In July 2022, as a result of completing a refinancing of our existing debt, we were required to complete an amendment of the Forward Interest Rate Swaps ("Amended Forward Interest Rate Swaps"). The Forward Interest Rate Swaps were based on U.S. dollar-one month LIBOR and were amended to be based on one month Term Secured Overnight Financing Rate ("SOFR") as borrowings using LIBOR were no longer available under the 2022 Credit Facilities. The Amended Forward Interest Rate Swaps weighted average fixed rate is 1.7%, as a result of the difference between U.S. dollar-one month LIBOR and one month Term
SOFR. See Note 1, Note 4, and Note 8 to our unaudited condensed consolidated financial statements included in Part I, Item 1 of this Form 10-Q for further information.
Capital Expenditures
We expect to spend a total of $20.0 million to $24.0 million for capital expenditures in 2026 financed by cash generated from operations, principally to support new contract awards in Electronic Systems and Structural Systems. As part of our strategic plan to become a supplier of higher-level assemblies and win new contract awards, additional up-front investment in tooling will be required for newer programs which have higher engineering content and higher levels of complexity in assemblies.
Transaction Activity
We believe the ongoing aerospace and defense subcontractor consolidation makes acquisitions an increasingly important component of our future growth. We will continue to make prudent acquisitions and capital expenditures for manufacturing equipment and facilities to support long-term contracts for commercial and military aircraft and defense programs.
Properties
We monitor our asset base, including the market dynamics of the properties we own, and we may sell such properties and/or enter into sale-leaseback transactions. Such transactions would provide cash for various capital deployment options.
Short Term Liquidity
We continue to depend on operating cash flow and the availability of our 2025 Credit Facilities to provide short-term liquidity. Cash generated from operations and bank borrowing capacity is expected to provide sufficient liquidity to meet our obligations during the next twelve months from the date of issuance of these financial statements.
Cash Flow Summary
Net cash provided by operating activities for the three months ended April 4, 2026 was $11.2 million compared to $0.8 million for the three months ended March 29, 2025. The higher net cash provided by operating activities during the first three months of 2026 was mainly due to higher net income and higher contract liabilities as a result of higher progress payments, partially offset by lower accrued and other liabilities and higher accounts receivable.

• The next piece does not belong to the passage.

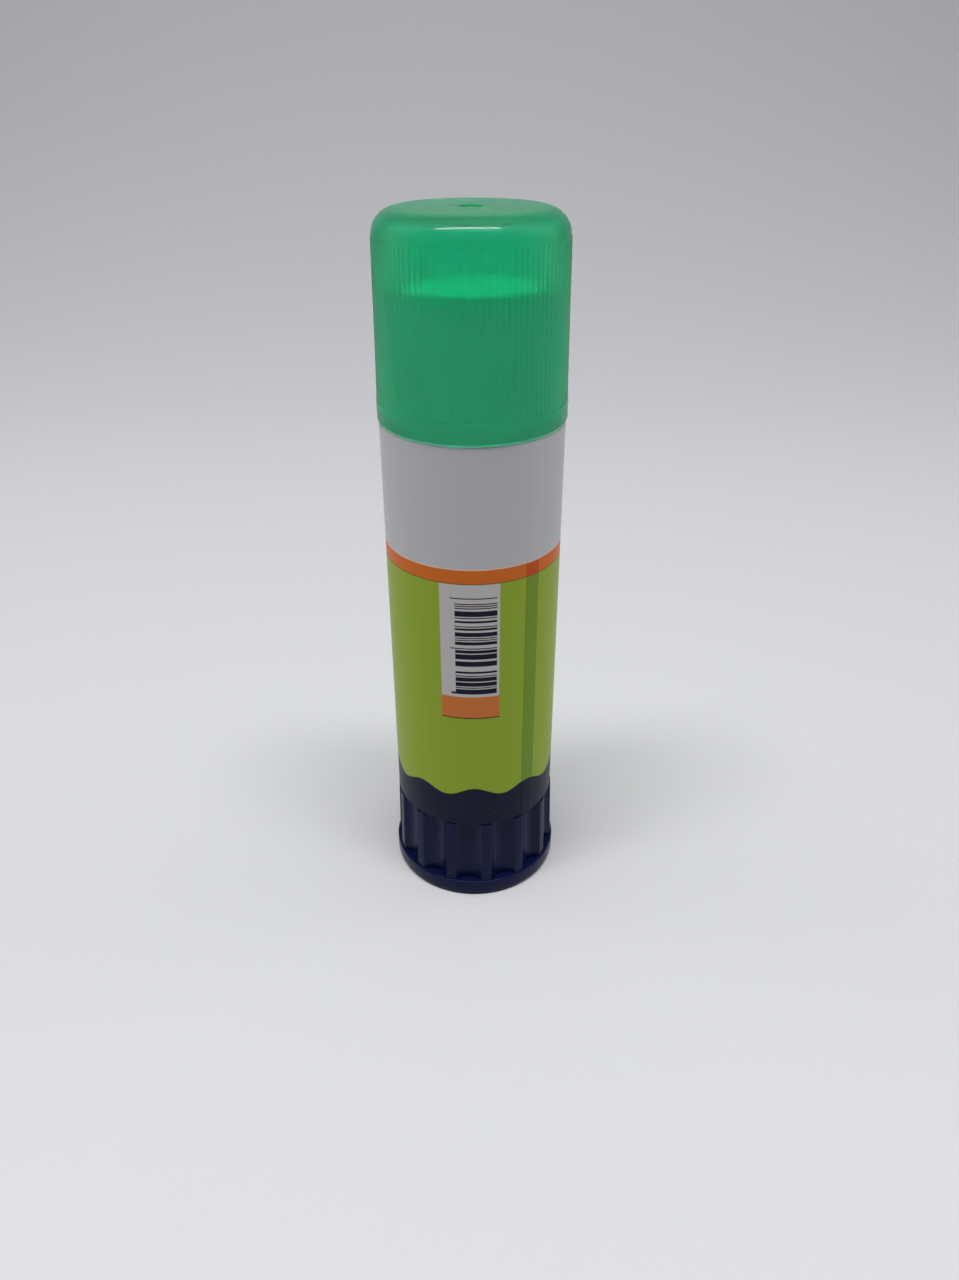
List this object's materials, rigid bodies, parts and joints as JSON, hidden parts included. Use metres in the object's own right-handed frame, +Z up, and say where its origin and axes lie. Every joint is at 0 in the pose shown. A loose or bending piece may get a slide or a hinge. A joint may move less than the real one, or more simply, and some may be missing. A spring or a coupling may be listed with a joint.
{
  "type": "glue stick",
  "caption": "Twist-up glue stick: wrapped tube, fluted turning knob with screw spindle, carrier and glue column, translucent ribbed push-on cap.",
  "frame": {"origin": "middle of the base, on the surface that the stick stands on", "axes": "+Z up along the tube, towards the cap; -Y is the front, with the printed panel"},
  "size_m": [0.0318, 0.0316, 0.1213],
  "materials": {
    "tube_white": "moulded white polypropylene, satin",
    "printed_film": "printed film, satin, in navy, lime, orange and white",
    "knob_navy": "moulded navy polypropylene, semi-gloss",
    "natural_plastic": "moulded natural polypropylene, satin",
    "glue": "waxy off-white glue paste",
    "cap_green": "moulded translucent green polypropylene, semi-gloss, fine ribs"
  },
  "bodies": {
    "barrel": {"barrel": "tube_white", "label": "printed_film"},
    "knob": {"knob": "knob_navy", "lead_screw": "natural_plastic"},
    "carrier": {"carrier": "natural_plastic", "glue_column": "glue"},
    "cap": {"cap": "cap_green"}
  },
  "joints": [
    {"name": "paste_rise", "type": "slide", "parent": "barrel", "child": "carrier", "axis": [0, 0, 1], "range_m": [0, 0.084]},
    {"name": "knob_turn", "type": "hinge", "parent": "barrel", "child": "knob", "pos_m": [0, 0, 0.0085], "axis": [0, 0, -1], "range_deg": [0, 5041]},
    {"name": "cap_pull", "type": "slide", "parent": "carrier", "child": "cap", "axis": [0, 0, 1], "range_m": [0, 0.034]}
  ],
  "couplings": [
    {"joint": "knob_turn", "follows": "paste_rise", "rad_per_m": 1047.2}
  ]
}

Net cash used in investing activities was $2.9 million for the three months ended April 4, 2026, compared to $4.8 million in the three months ended March 29, 2025. The lower net cash used in investing activities during the first three months of 2026 was mainly due to lower purchases of property and equipment.

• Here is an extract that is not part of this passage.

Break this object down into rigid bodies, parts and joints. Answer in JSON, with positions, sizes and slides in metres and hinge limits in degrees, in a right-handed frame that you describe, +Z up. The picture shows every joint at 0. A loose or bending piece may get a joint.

Net cash used in financing activities was $14.5 million for the three months ended April 4, 2026, compared to $2.4 million for the three months ended March 29, 2025. The higher net cash used in financing activities during the first three months of 2026 was mainly due to higher net cash paid upon issuance of common stock under stock plans related to the release of vested performance stock units and higher stock options exercised, both of which are net settled.
Off-Balance Sheet Arrangements
Our off-balance sheet arrangements consist of operating and finance leases not recorded as a result of the practical expedients utilized, right of offset of industrial revenue bonds and associated failed sales-leasebacks on property and equipment, and indemnities, none of which we believe may have a material current or future effect on our financial condition, liquidity, capital resources, or results of operations.
Critical Accounting Policies
The preparation of our unaudited condensed consolidated financial statements in accordance with accounting principles generally accepted in the United States requires estimation and judgment that affect the reported amounts of net revenues, expenses, assets and liabilities. For a description of our critical accounting policies, please refer to "Critical Accounting Policies" in Part II, Item 7, "Management's Discussion and Analysis of Financial Condition and Results of Operations" of our 2025 Form 10-K/A. There have been no material changes in any of our critical accounting policies during the three months ended April 4, 2026.
Recent Accounting Pronouncements
See "Part I, Item 1. Ducommun Incorporated and Subsidiaries-Notes to Condensed Consolidated Financial Statements-Note 1. Summary of Significant Accounting Policies-Recent Accounting Pronouncements" for further information.